带权路径最小的二叉树称为最优二叉树或Huffman(哈夫曼树)。
Huffman树的构造
将节点的权值存入数组中,由数组开始构造Huffman树。初始化指针数组,指针指向含有权值的孤立节点。
b = malloc(n*sizeof(BTreeNode));
for (i = 0; i < n; i++) {
b[i] = malloc(sizeof(BTreeNode));
b[i]->data = a[i];
b[i]->left = NULL;
b[i]->right = NULL;
}
数组b中的指针可以理解为二叉树的根指针。
进行n - 1次循环建立Huffman树
选择b中根节点权值最小的两棵二叉树作为左右子树组成新的二叉树,新二叉树的根节点权值为两颗二叉树根节点权值的和。

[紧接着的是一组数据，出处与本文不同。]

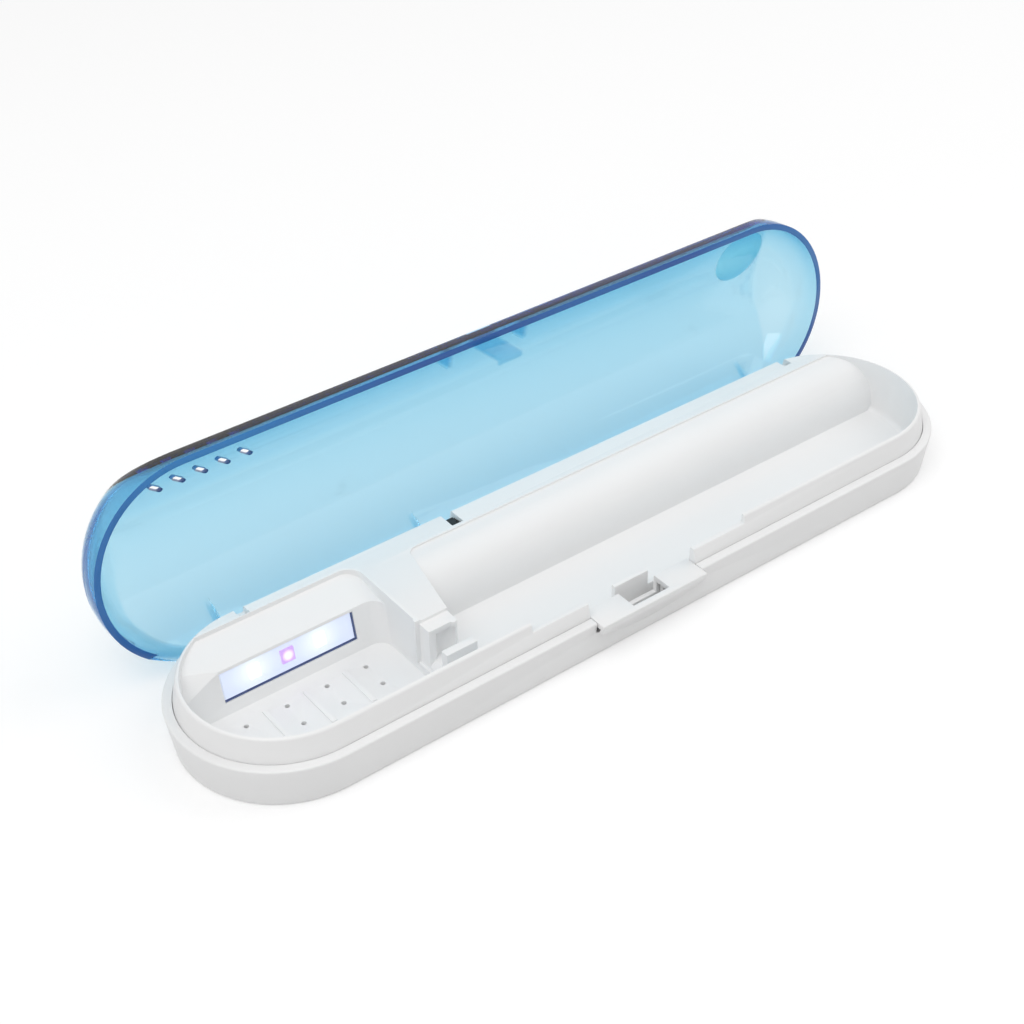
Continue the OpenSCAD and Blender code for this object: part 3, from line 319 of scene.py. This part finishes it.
def clearWindow(name, cfg):
    # polished fused quartz, with a painted shadow along its lower edge and right end: a dark matt
    # band where the gap to the sill lies in shade
    mat, tree = newMaterial(name)
    low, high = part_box("uv_window")
    coords = addNode(tree, "ShaderNodeTexCoord")
    place = addNode(tree, "ShaderNodeSeparateXYZ", None, {"Vector": (coords, "Object")})
    # the mask of the painted shadow: the pane's lowest and rightmost strips
    lower = addNode(tree, "ShaderNodeMath", {"operation": "LESS_THAN", 1: low[2] + cfg["bead"]},
                    {0: (place, "Z")})
    right = addNode(tree, "ShaderNodeMath",
                    {"operation": "GREATER_THAN", 1: high[0] - cfg["bead"]}, {0: (place, "X")})
    edge = largest(tree, [(lower, "Value"), (right, "Value")])
    pane = addNode(tree, "ShaderNodeBsdfPrincipled",
                   {"Base Color": (1, 1, 1, 1), "Roughness": cfg["roughness"],
                    "IOR": cfg["bend"], "Transmission Weight": 1.0})
    # painted shadow: a dark matt skin in place of the pane
    bead = addNode(tree, "ShaderNodeBsdfPrincipled",
                   {"Base Color": toLinear(cfg["beadColour"]), "Roughness": cfg["beadRoughness"]})
    both = addNode(tree, "ShaderNodeMixShader", None,
                   {0: edge, 1: (pane, "BSDF"), 2: (bead, "BSDF")})
    addNode(tree, "ShaderNodeOutputMaterial", None, {"Surface": (both, "Shader")})
    return mat


def middle(node):
    low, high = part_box(node)
    return [(a + b) / 2 for a, b in zip(low, high)]


# The LED board's chips, from the CAD: one violet LED with a white one at each side
sideLedWidth = 2.8 * mm
violetChip = middle("uvc_led")
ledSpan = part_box("side_leds")[1][0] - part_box("side_leds")[0][0] - sideLedWidth
sideChips = [(violetChip[0] + side * ledSpan / 2, violetChip[1], violetChip[2])
             for side in (-1, 1)]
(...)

将新二叉树添加到b中,并从b中删除原来的两棵二叉树。当b中只有一棵树时终止循环。
int k1 = -1, k2;
for (j = 0; j < n; j++)
//让k1初始指向森林中第一棵树,k2指向第二棵
{
if (b[j] != NULL && k1 == -1)
{
k1 = j;
continue;
}
if (b[j] != NULL)
{
k2 = j;
break;
}
}
for (j = k2; j < n; j++)
//从当前森林中求出最小权值树和次最小权值树
{
if (b[j] != NULL)
{
if (b[j]->data < b[k1]->data)
{
k2 = k1;
k1 = j;
}
else if (b[j]->data < b[k2]->data)
k2 = j;
}
}
//由最小权值树和次最小权值树建立一棵新树,q指向树根结点
q = malloc(sizeof(BTreeNode));
q->data = b[k1]->data + b[k2]->data;
q->left = b[k1];
q->right = b[k2];
b[k1] = q;//将指向新树的指针赋给b指针数组中k1位置
b[k2] = NULL;//k2位置为空
Huffman编码与解码
首先给出求带权路径的递归实现:
double WeightPathLength(BTreeNode* FBT, int len) { //len = 0
if (FBT == NULL) {//空树返回0
return 0;
}
else
{
if (FBT->left == NULL && FBT->right == NULL)//访问到叶子结点
return FBT->data * len;
else //访问到非叶子结点,进行递归调用,返回左右子树的带权路径长度之和,len递增
return WeightPathLength(FBT->left,len+1)+WeightPathLength(FBT->right,len+1);
}
}
上述算法实际上通过双递归遍历了Huffman树。
改进上述算法得到求哈夫曼编码的实现:
static int index = 0;
char *c;
void HuffManCoding(FILE *fp, BTreeNode* FBT, int len)//len初始值为0
{
static int a[10];//定义静态数组a,保存每个叶子的编码,数组长度至少是树深度减一
if (FBT != NULL)//访问到叶子结点时输出其保存在数组a中的0和1序列编码
{
if (FBT->left == NULL && FBT->right == NULL)
{
int i;
fprintf(fp,"%c %d:",c[index++],FBT->data);
for (i = 0; i < len; i++)
fprintf(fp,"%d", a[i]);
fprintf(fp,"
");
}
else//访问到非叶子结点时分别向左右子树递归调用,并把分支上的0、1编码保存到数组a
{ //的对应元素中,向下深入一层时len值增1
a[len] = 0;
HuffManCoding(fp, FBT->left, len + 1);
a[len] = 1;
HuffManCoding(fp, FBT->right, len + 1);
}
}
}
节点的Huffman编码由它在Huffman树中的位置决定。从根节点到任意节点有且仅有一条路径,且路径可以唯一确定节点。因此规定从左子结点经过编码为0,从右子结点经过编码为1,路径序列作为编码。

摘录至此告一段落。